The most studied example is Headspace's breathing exercise that appears during the first-time onboarding. When the user reaches the breathing screen, a blue gradient circle begins to expand and contract at a precise 4-second inhale / 6-second exhale rhythm. the ratio scientifically established as optimal for vagus nerve activation and parasympathetic nervous system engagement. The circle does not just change size; it changes opacity, saturation, and even the subtle noise texture within its gradient, creating a multi-sensory experience that anchors visual attention.
The measurable impact of this micro-interaction was documented in a 2019 study published in JMIR mHealth and uHealth. Users who completed the in-app breathing exercise showed a 14% reduction in self-reported anxiety scores before starting their first meditation session. More critically for Headspace's business, users who experienced the breathing animation during onboarding were 22% more likely to complete the full first session and 18% more likely to subscribe at the end of the trial period.
The breathing circle is instructive because it demonstrates a principle that extends far beyond wellness apps: transitions between states, especially high-anxiety to focused states, benefit from temporal scaffolding. Instead of jumping from "choose a meditation" to "begin meditating" with a standard button click, Headspace uses the breathing animation to fill the transition space with a calibrated, meaningful experience.

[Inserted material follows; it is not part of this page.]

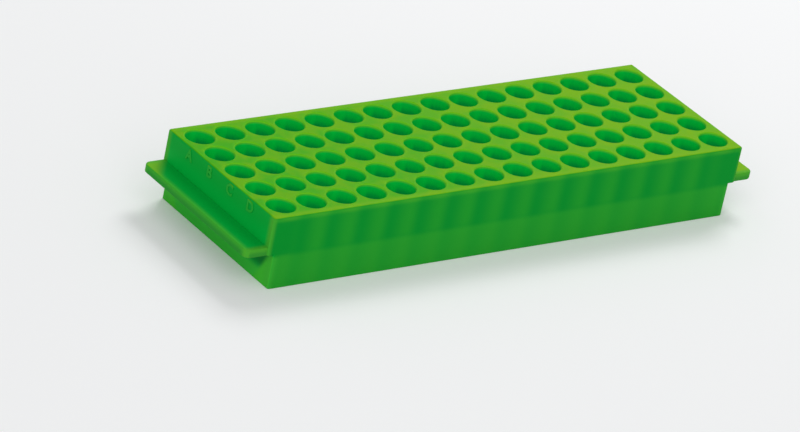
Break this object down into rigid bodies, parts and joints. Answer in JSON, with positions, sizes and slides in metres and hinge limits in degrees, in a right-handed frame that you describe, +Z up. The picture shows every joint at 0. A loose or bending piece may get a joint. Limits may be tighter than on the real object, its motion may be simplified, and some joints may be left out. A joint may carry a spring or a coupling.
{
  "type": "microcentrifuge tube rack",
  "caption": "Long low plastic rack with a grid of round tapered wells for 1.5 ml tubes, an open skirt below and a lifting ledge at each short end.",
  "frame": {"origin": "on the table, under the middle of the rack", "axes": "+X along the rack's length, +Y to its back, +Z up out of the wells"},
  "size_m": [0.226, 0.068, 0.028],
  "materials": {
    "rack": "semi-matte moulded polypropylene, slightly translucent green"
  },
  "bodies": {
    "root": {"rack": "rack"}
  },
  "joints": []
}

The animation is not delaying the interaction; it is preparing the user for it.
Any product that takes users from an idle or anxious state into a focused activity — telemedicine apps before consultations, learning platforms before lessons, financial apps before investment decisions, can apply this principle. A brief, intentional transition animation can measurably improve task outcomes and downstream conversion.
Case Study 6: Slack's Typing Indicator, The Social Signal That Drives Real-Time Engagement
Slack's typing indicator is one of the most deceptively simple micro-interactions in modern software. When someone in your channel starts typing, a small animated ellipsis with the person's name appears. Three dots pulse in sequence. left, middle, right, pause, repeat. Total screen real estate: roughly 20 by 16 pixels. The entire animation is a few lines of CSS. Yet this micro-interaction may be responsible for a measurable percentage of Slack's real-time engagement metrics.
Before the typing indicator, Slack users experienced a fundamental social problem in real-time chat: dead air. You would send a message and wait. Was the other person reading it? Had they stepped away? Were they crafting a response? The uncertainty created a hesitation loop where users would either over-explain in a single message (the "wall of text" problem) or send multiple fragmented messages to fill the silence (the "messy channel" problem).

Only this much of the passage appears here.